I just re-read your comment about “not too much of an undertaking” and realize that half of the books I suggested are a bit, uh, tome-like. Another one I just thought of that is a quick read and great is “the Collector” by John Fowles. But, it is really really creepy. Anything by Jonathan Lethem is great too, his books are usually more svelte, and not creepy.

gailcalled's avatar

Picking up on Hoss’s excellent juxtaposition of JANE EYRE and WILD SARGASSO SEA, I would recommend Colm Tóibin’s THE MASTER (short-listed for the Booker).
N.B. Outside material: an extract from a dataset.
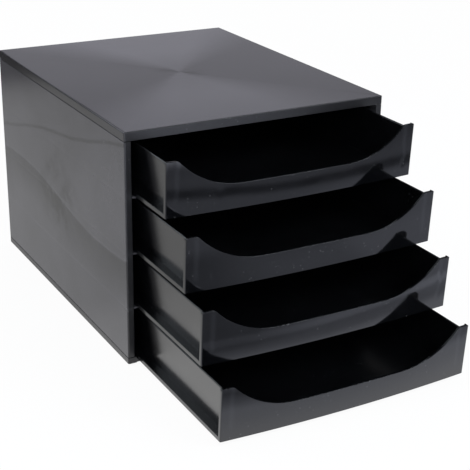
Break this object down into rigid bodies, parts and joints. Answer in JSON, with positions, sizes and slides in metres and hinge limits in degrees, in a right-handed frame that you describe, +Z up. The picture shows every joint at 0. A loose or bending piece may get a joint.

It is a novel about Henry James that interweaves biographical data and verbatim sentences from the writings of James, O W Holmes, Emerson, Hawthorne, Thoreau, Oscar Wilde, and other famous contemporaries.

The book is self-referrential – a sentence about James’ voice is written in a Jamesian voice. Then read some James. His short stories and perhaps the least tome-Like novel, WASHINGTON SQUARE.

La_chica_gomela's avatar

You mentioned that your book club was mainly women short on time.

One really quick read that’s actually a great piece of literature is The House on Mango Street by Sandra Cisneros.

It’s only 128 pages and very east to read. And it’s been highly acclaimed. Cisneros won the Columbus Foundation’s American Book Award, the PEN Center West Award for Best Fiction, Quality Paperback Book Club New Voices Award, Anisfield-Wolf Book Award, and the Lannan Foundation Literary Award. Cisneros’s work has been highlighted and lauded by The New York Times and American Library Journal. It’s also listed as one of the “500 Best Books by Women”.